Двадцать седьмого августа Курбе сам писал Жюльетте: «Я очень счастлив, что меня перевели в этот лазарет; я полностью оправился от страданий, вызванных одиночным заключением. Одиночество ослабляет мозг… Я тощ, как в день своего первого причастия; ты будешь немало удивлена. Ухаживает за мной сестра Клотильда; она очень мила со мной и в обход правил дает мне столько еды, сколько может… Наши дела слушаются уже несколько дней, адвокаты делают все, что в их силах. У меня лучший адвокат Парижа. К тому же у него прекрасные отношения со всеми политическими группировками. Мне его нашел г-н Греви. Если меня приговорят только к ссылке, я не обжалую приговор. Я отбуду наказание, не прося ни у кого милости; я не хочу, чтобы те, кто имел бесстыдство преследовать меня при моих заслугах, отделались от меня такой дешевой ценой. Нет, я оставлю за собой право обвинить их когда мне вздумается. Большинство здесь считает, что я буду оправдан. Если меня приговорят к тюремному заключению, я буду добиваться, чтобы его заменили высылкой. Если оправдают — проведу, наверное, неделю-другую на море, а уж потом приеду к вам: мне очень нужны морские купания — я ни разу в этом году не купался [в море]… Кроме того, я должен сразу же после суда, еще до возвращения домой, вчинить иск муниципальным властям Орнана… Эти идиоты — форменные убийцы: их решение [снять „Ловца форели“] основывалось на предположении, что я обязательно буду осужден, и если бы я не скрылся, они меня просто пристрелили бы. Вопрос о колонне полностью отпал… Остается лишь обвинение в участии в Коммуне, где я лишь выполнял свою миссию [сохранять произведения искусства]… Кроме того, несмотря на все выдвинутые против нас обвинения, я считаю за честь свое участие в Коммуне, потому что такое правительство в принципе похоже на швейцарское, — оно идеальное государственное устройство: уничтожает невежество, исключает войны и привилегии… Если отправлюсь в Швейцарию, все вы переберетесь ко мне, а поеду я в Невшатель… Не отвечай на это письмо неделю: все, что бы вы ни написали, может мне повредить, особенно [письма] от отца»[407].

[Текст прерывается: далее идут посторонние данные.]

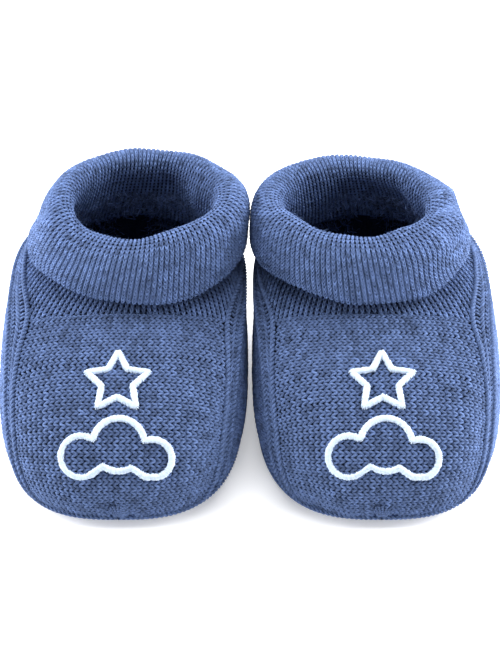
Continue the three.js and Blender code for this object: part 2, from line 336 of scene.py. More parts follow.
def joined(*columns):
    """Values side by side, such as x, y and z, each an array or a number."""
    return np.stack(np.broadcast_arrays(*columns), axis=-1)


def lengths(points):
    """Distance along a line of points, at each point."""
    steps = np.linalg.norm(np.diff(points[:, :3], axis=0), axis=1)
    return np.concatenate([[0.0], np.cumsum(steps)])


def evenly(points, count, reach=None):
    """The same line (with any further columns) with count evenly spaced points, as far as reach."""
    along = lengths(points)
    spots = np.linspace(0, along[-1] if reach is None else min(reach, along[-1]), count)
    return joined(*(np.interp(spots, along, column) for column in points.T))


def smoothstep(x, low, high):
    """0 up to low, 1 from high on, and a smooth step between them."""
    s = np.clip((x - low) / (high - low), 0, 1)
    return s * s * (3 - 2 * s)


def hump(x, middle, width):
    """A smooth bump of height 1 at the middle."""
    return np.exp(-(((x - middle) / width) ** 2))


def turned(angle, middle):
    """Difference of two angles in degrees, from -180 to 180."""
    return (angle - middle + 180) % 360 - 180


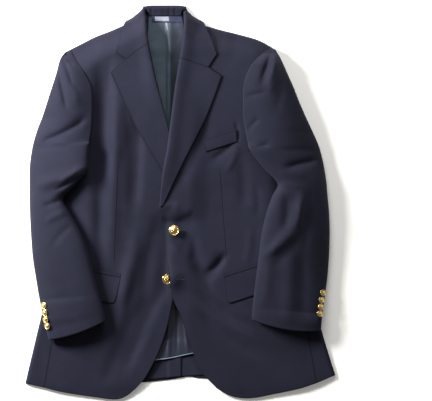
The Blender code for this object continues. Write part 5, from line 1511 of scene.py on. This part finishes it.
def button_body(name, node, steps, rings_n):
    """Button: a domed face, its height less a share of the radius squared, with its relief,
    then a rolled rim, a cupped back and the shank."""
    foot, axis, radius = button_seat(node)
    out = np.linspace(0, FACE_REACH, rings_n)
    r = np.append(out, BUTTON_RIM[:, 0])
    z = np.append(FACE_HEIGHT - FACE_FALL * out ** 2, BUTTON_RIM[:, 1])
    turn = np.linspace(0, 2 * math.pi, steps, endpoint=False)
    x, y = r[:, None] * np.cos(turn), r[:, None] * np.sin(turn)
    face = np.arange(len(r))[:, None] < rings_n
    relief = np.where(face, button_face(x, y), 0)
    rings = np.dstack([x, y, z[:, None] + relief]) * radius
    piece = revolved(name, rings, foot, axis, GILT)
    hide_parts(node)
    return foot, axis, radius


def rope_ring(name, foot, axis, radius, beads):
    """Ring of rope inside the rim: a torus whose thickness swells with each bead and whose
    swellings lean along it."""
    steps, around = beads * 6, 8
    turn = np.linspace(0, 2 * math.pi, steps, endpoint=False)[None, :]
    tube = np.linspace(0, 2 * math.pi, around, endpoint=False)[:, None]
    swell = 0.75 + 0.25 * np.abs(np.cos(turn * beads / 2 + 0.6 * np.sin(tube)))
    thick = ROPE_THICK * swell
    reach = ROPE_REACH + thick * np.cos(tube)
    height = ROPE_HEIGHT + thick * np.sin(tube)
    ring = np.dstack([reach * np.cos(turn), reach * np.sin(turn), height])
    rows = np.concatenate([ring, ring[:1]]) * radius
    return revolved(name, rows[::-1], foot, axis, GILT_BRIGHT)


def tube(name, line, radius, sides, paint_used, slot, squeeze=1.0):
    """Cord along a line of points, its section an ellipse: the radius times cos to the side and
    times squeeze and sin up. It is closed at both ends."""
    along = np.gradient(line, axis=0)
    along /= np.linalg.norm(along, axis=1, keepdims=True)
    side = np.cross(along, (0, 0, 1.0))
    side /= np.maximum(np.linalg.norm(side, axis=1, keepdims=True), 1e-9)
    up = np.cross(side, along)
    turn = np.linspace(0, 2 * math.pi, sides, endpoint=False)
    rings = (line[:, None] + radius * (side[:, None] * np.cos(turn)[None, :, None]
                                       + squeeze * up[:, None] * np.sin(turn)[None, :, None]))
    rings = np.concatenate([np.repeat(line[:1, None], sides, axis=1), rings,
                            np.repeat(line[-1:, None], sides, axis=1)])
    rows = len(rings)
    index = np.arange(rows * sides).reshape(rows, sides)
    after = np.roll(index, -1, axis=1)
    faces = np.stack([index[:-1], after[:-1], after[1:], index[1:]], axis=-1).reshape(-1, 4)
    u, v = np.meshgrid(np.linspace(0, 1, sides) * 2 * math.pi * radius, np.linspace(0, 0.05, rows))
    piece = solid(name, rings.reshape(-1, 3), faces, np.column_stack([u.ravel(), v.ravel()]),
                  paint_used)
    merge(piece)
    return piece


def buttonhole(name, height, start, end):
    """Worked buttonhole: a zigzag of thread, a sine wave beside each of its two lips."""
    a, b = np.array(start) * CM, np.array(end) * CM
    length = np.linalg.norm(b - a)
    along = (b - a) / length
    across = np.array([-along[1], along[0]])
    lines = []
    count = int(length / STITCH_PITCH)
    t = np.linspace(0, 1, 4 * count)
    for side in (1, -1):
        zig = side * (STITCH_OUT + STITCH_SWING * np.sin(2 * math.pi * count * t)) * MM
        lines.append(a + along * length * t[:, None] + across * zig[:, None])
    loop = np.concatenate([lines[0], lines[1][::-1]])
    z = height(loop[:, 0], loop[:, 1]) + CLOTH / 2 + STITCH_LIFT
    return tube(name, np.column_stack([loop, z]), THREAD_RADIUS, 5, THREAD, "wool", 0.8)


def lining_edge(points):
    """Folded hem of the lining: a slim cord along its first row that catches the light, its
    satin painted lighter as a painted highlight.
    """
    line = points[0][::2] + np.array([0, 0, LINING / 2])
    return tube("lining_hem", line, LINING_CORD, 10, SATIN_HEM_HIGHLIGHT, "lining", 0.7)


BUTTONHOLES = [
    # cloth that it is cut in, its two ends in cm
    (lap_height, (-0.85, -15.96), (0.85, -16.04)),
    (lap_height, (-0.17, -5.8), (0.87, -5.75)),
]

WOOL = wool_paint()
FACING = wool_paint("wool_facing", slope=-1.0)
WOOL_RIGHT = wool_paint("wool_front_right", lines=DARTS_RIGHT)
WOOL_LEFT = wool_paint("wool_front_left", lines=DARTS_LEFT)
# The lining's satin gets painted shade towards its hem, the hem cord's a painted highlight
SATIN = satin_paint("lining_satin", LINING_LOW_SHADE)
SATIN_HEM_HIGHLIGHT = satin_paint("lining_hem_highlight_satin", LINING_HEM_HIGHLIGHT)
LABEL_PAINT = label_paint()
GILT = gilt_paint("gilt", GILT_COLOUR, GILT_ROUGHNESS)
GILT_BRIGHT = gilt_paint("gilt_bright", ROPE_COLOUR, ROPE_ROUGHNESS)
THREAD = thread_paint()


def sewn(name, points, thickness, paint_used, with_pieces=()):
    piece = cloth(name + "_cloth", points, thickness, paint_used)
    laid(piece)


def make_back():
    """The two halves with their vent and turned hem, the lining over them, and the label."""
    sewn("back_right", back_points(BACK_RIGHT, "west"), CLOTH, WOOL)
    sewn("back_left", back_points(BACK_LEFT, "east"), CLOTH, WOOL)
    flat = quad(VENT_UNDERLAP, *UNDERLAP_GRID)
    level = np.full(UNDERLAP_GRID, UNDERLAP_HEIGHT)
    sewn("vent_underlap", with_height(flat, level), CLOTH, WOOL)
    for name, corners, counts in (("hem_right", HEM_RIGHT, HEM_GRIDS[0]),
                                  ("hem_left", HEM_LEFT, HEM_GRIDS[1])):
        flat = quad(corners, *counts)
        sewn(name, with_height(flat, hem_height(flat[..., 0], flat[..., 1])), CLOTH, WOOL)
    rows, cols = (np.linspace(0, 1, count) for count in LINING_GRID)
    flat = panel(LINING_BACK, rows, cols, half_seam, half_seam)
    points = with_height(flat, lining_height(flat[..., 0], flat[..., 1]))
    sewn("lining_back", points, LINING, SATIN,
         with_pieces=[lining_edge(points)])
    points = applied_points(LABEL, LABEL_GRID, lining_top, ON_LINING)
    sewn("label", points, LABEL_WALL, LABEL_PAINT)


def make_fronts():
    """Side panels, then the right front and the left one that laps over it."""
    points = side_points(SIDE_SEAM_RIGHT, SIDE_EDGE_RIGHT, BACK_SEAM_RIGHT, -1)
    sewn("side_right", points, CLOTH, WOOL)
    points = side_points(SIDE_SEAM_LEFT, SIDE_EDGE_LEFT, BACK_SEAM_LEFT, 1)
    sewn("side_left", points, CLOTH, WOOL)
    rolled = under_roll(ROLL_START_RIGHT)
    points = front_points(FRONT_RIGHT, "west", body_height, half_seam, rolled)
    sewn("front_right", points, CLOTH, WOOL_RIGHT)
    rolled = under_roll(ROLL_START_LEFT)
    points = front_points(FRONT_LEFT, "east", lap_height, rolled, half_seam)
    sewn("front_left", points, CLOTH, WOOL_LEFT)


def make_collar():
    """Lapels and collar leaves, each on its own front, and the collar behind the neck."""
    right, left = (body_height, ROLL_START_RIGHT, 1), (lap_height, ROLL_START_LEFT, -1)
    for name, rails, seam, (height, start, west), counts, on in (
            ("lapel_right", LAPEL_RIGHT, "top", right, LAPEL_GRID, "front_right"),
            ("lapel_left", LAPEL_LEFT, "top", left, LAPEL_GRID, "front_left"),
            ("collar_leaf_right", LEAF_RIGHT, "bottom", right, LEAF_GRID, "front_right"),
            ("collar_leaf_left", LEAF_LEFT, "bottom", left, LEAF_GRID, "front_left")):
        points = turned_points(rails, seam, height, start, west, counts)
        sewn(name, points, FACED, FACING)
    sewn("collar_back", collar_back_points(), FACED, WOOL)


def make_pockets():
    """Hip pocket flaps with their jets, and the breast welt."""
    for name, height, flap, jet in (("right", body_height, FLAP_RIGHT, JET_RIGHT),
                                    ("left", lap_height, FLAP_LEFT, JET_LEFT)):
        points = applied_points(flap, FLAP_GRID, height, ON_FRONT + FLAP_LIFT, FLAP_CORNER)
        sewn("flap_" + name, points, CLOTH, WOOL)
        points = applied_points(jet, JET_GRID, height, ON_FRONT + JET_LIFT)
        sewn("jet_" + name, points, JET_WALL, WOOL)
    points = applied_points(BREAST_WELT, WELT_GRID, lap_height, ON_FRONT)
    sewn("breast_welt", points, CLOTH, WOOL)


def make_sleeves():
    """Top and under sleeves, their points closer at the two edges."""
    for name, table, armhole, out, over in (
            ("right", SLEEVE_RIGHT, BACK_ARMHOLE_RIGHT, -1, body_height),
            ("left", SLEEVE_LEFT, BACK_ARMHOLE_LEFT, 1, lap_height)):
        rows = np.linspace(0, len(table) - 1, TOPSLEEVE_ROWS)
        shares = 0.5 - 0.5 * np.cos(np.linspace(0, math.pi, SLEEVE_COLS))
        top = topsleeve_points(table, rows, shares, over)
        sewn("topsleeve_" + name, top, CLOTH, WOOL)
        rows = np.linspace(0, len(table) - 1, UNDERSLEEVE_ROWS)
        under = undersleeve_points(table, armhole, out, rows, shares[::2])
        sewn("undersleeve_" + name, under, CLOTH, WOOL)


def make_buttons():
    """Front and cuff buttons, each a body and a ring of rope."""
    nodes = [("button_top", *FRONT_BUTTON), ("button_low", *FRONT_BUTTON)]
    nodes += [(f"cuff_button_{side}_{i}", *CUFF_BUTTON) for side in ("right", "left")
              for i in (1, 2, 3, 4)]
    for node, steps, rings, beads in nodes:
        foot, axis, radius = button_body(node + "_body", node, steps, rings)
        rope_ring(node + "_rope", foot, axis, radius, beads)


def make_stage():
    """Pale floor, a lamp low at the upper left, a weaker one beyond the collar and a little
    light from all round."""
    bpy.ops.mesh.primitive_plane_add(size=FLOOR_SIZE, location=(0, 0, FLOOR_Z))
    floor = bpy.context.object
    floor.name = "floor"
    made, _, shader = paint("floor_white", 0.9, specular=0.1)
    shader.inputs["Base Color"].default_value = (*FLOOR_TONE, 1.0)
    shader.inputs["Emission Color"].default_value = (*SURROUND, 1.0)
    shader.inputs["Emission Strength"].default_value = FLOOR_GLOW
    floor.data.materials.append(made)
    for name, place, size, power, tint in LIGHTS:
        light = bpy.data.lights.new(name, "AREA")
        light.shape = "DISK"
        light.size, light.energy, light.color = size, power, tint
        lamp = bpy.data.objects.new(name, light)
        lamp.location = place
        lamp.rotation_euler = (-Vector(place)).to_track_quat("-Z", "Y").to_euler()
        bpy.context.scene.collection.objects.link(lamp)
    world = bpy.data.worlds.new("surround")
    world.use_nodes = True
    world.node_tree.nodes["Background"].inputs[0].default_value = (*SURROUND, 1.0)
    world.node_tree.nodes["Background"].inputs[1].default_value = SURROUND_POWER
    bpy.context.scene.world = world
    bpy.context.scene.view_settings.view_transform = "Standard"


def make_camera():
    """Straight above, on the spot that the photograph's middle shows."""
    camera = bpy.data.cameras.new("camera")
    camera.type = "ORTHO"
    camera.ortho_scale = VIEW_WIDTH
    camera.clip_end = 20
    holder = bpy.data.objects.new("camera", camera)
    holder.location = (*VIEW_CENTRE, VIEW_HEIGHT)
    bpy.context.scene.collection.objects.link(holder)
    bpy.context.scene.camera = holder


make_camera()
make_stage()
make_back()
make_fronts()
make_collar()
make_pockets()
make_sleeves()
make_buttons()
for number, (height, start, end) in enumerate(BUTTONHOLES):
    buttonhole(f"buttonhole_{number + 1}", height, start, end)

Курбе был чересчур оптимистичен. 2 сентября суд приговорил его к шести месяцам тюрьмы, вдобавок к трем месяцам предварительного заключения. Он был приговорен также к пятистам франкам штрафа, не считая его долю судебных издержек. Каждого из осужденных обязали уплатить как общие, так и личные судебные издержки, а поскольку люди это были в основном безденежные, Курбе добровольно рассчитался за товарищей, что вместе с его собственными потерями составило 6850 франков. Художник сам понимал, что наказание, определенное ему, было мягким в сравнении с жестокими приговорами, вынесенными большинству обвиняемых; к тому же он все еще надеялся на смягчение кары.
Третьего сентября он сообщил о приговоре семье: «Я осужден на шесть месяцев тюрьмы и все еще не понимаю за что. Эти люди [судьи] стараются угодить публике. Даже после того, как было доказано, что я не имел касательства к разрушению колонны, они все равно утверждают, что я принимал в нем участие… По-моему, им нужно создать впечатление, что виноваты все, а затем простить меня; конечно, это для меня отнюдь не то же [что оправдание]: если бы не приговор, я мог бы сам предъявить обвинение муниципальным властям Орнана. Еще не знаю, буду ли просто освобожден или срок заключения заменят мне изгнанием… Подавать апелляцию не буду, чтобы не мешать их плану [смягчить или изменить приговор]. Меня также присудили к штрафу в пятьсот франков, опять-таки неизвестно за что. Они думают, я — богач, это широко распространенное мнение. Должно быть, я действительно кажусь богачом, потому что толст. Как все обернется, увидим, но мне почти наверняка не придется отбывать срок в тюрьме. Моим товарищам вынесены очень суровые приговоры: одним — тюрьма, другим — ссылка, двум — смертная казнь, но последние [смертные приговоры] не будут приведены в исполнение. Все ожидали, что меня оправдают; я так не думал, потому что знаю этих людей и знаю, как они раздражены презрением, которое мы выказывали им нашей работой в Париже… Не волнуйтесь, вся эта нелепость не действует на меня»[408].